Cameras that can shoot 3D images are nothing new, but they don't really capture three dimensional moments at all - they actually record images in stereoscopic format, using two 2D images to create the illusion of depth. These photos and videos certainly offer a departure from their conventional two dimensional counterparts, but if you shift your view point, the picture remains the same. Researchers from Ecole Polytechnique Fédérale de Lausanne (EPFL) hope to change all that with the development of a strange-looking camera that snaps 360 degrees of simultaneous images and then reconstructs the images in 3D.
The researchers have created two prototype models, both inspired by the multi-lens eyes of insects like the house fly. One has a lens head about the size of an orange and features over a hundred camera lenses - like the ones used in mobile phones - and the other about the size of a golf ball and sporting 15 lenses. Unlike the stereoscopic photographic or video cameras with a front facing lens setup, the prototypes are able to record images from all around them.
The lenses point out through a hemispherical frame and are positioned in such a way that each image captured overlaps slightly on its neighbors. Sophisticated algorithms built into a dedicated hardware platform then judge the actual distance between the camera and subjects in the frame and merges the many gigabits of photographic information captured at 30 frames per second into a 360 degree panorama.
"With this invention, we solved two major problems with traditional cameras," said Professor Pierre Vandergheynst. "The camera angle, which is no longer limited thanks to the camera's ability to film in 360 degrees and in real time; and the depth of field, which is no longer limiting thanks to the 3D reconstruction."

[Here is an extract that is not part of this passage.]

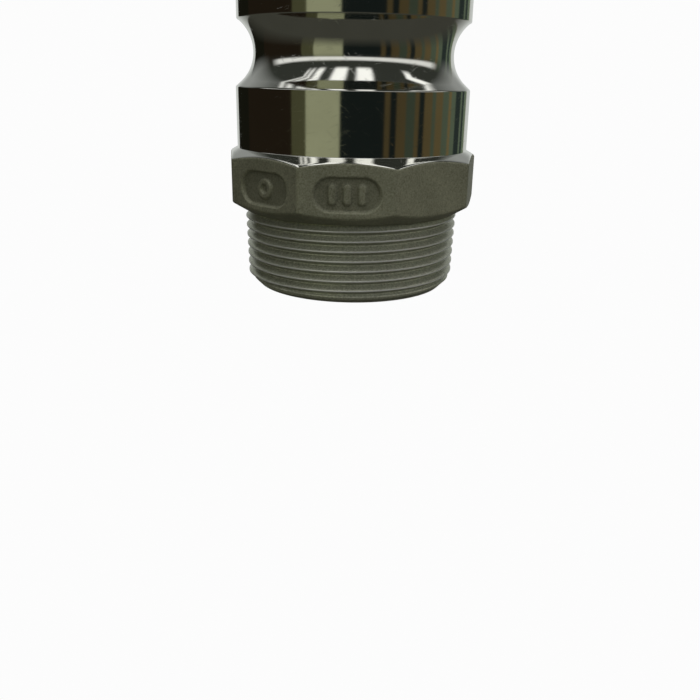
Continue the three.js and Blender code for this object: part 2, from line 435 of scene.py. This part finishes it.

The researchers report that images are captured in real time and without distortion and that users can choose to snap a single shot from a particular lens or have them all work together to produce the 360 degree, three dimensional panorama.
The team's Professor Yusuf Leblebici said that the "work is likely to change the entire field of image acquisition, with a huge range of potential applications" including movie-making and immersive games design.
The project is a collaborative project between the EPFL's Signal Processing Laboratory - who authored the algorithms to calculate the distance between the camera and subjects and those tasked with assembling all of the images into one 360 degree panorama - and the Microelectronic Systems Laboratory - who developed the apparatus and took care of the processing needs.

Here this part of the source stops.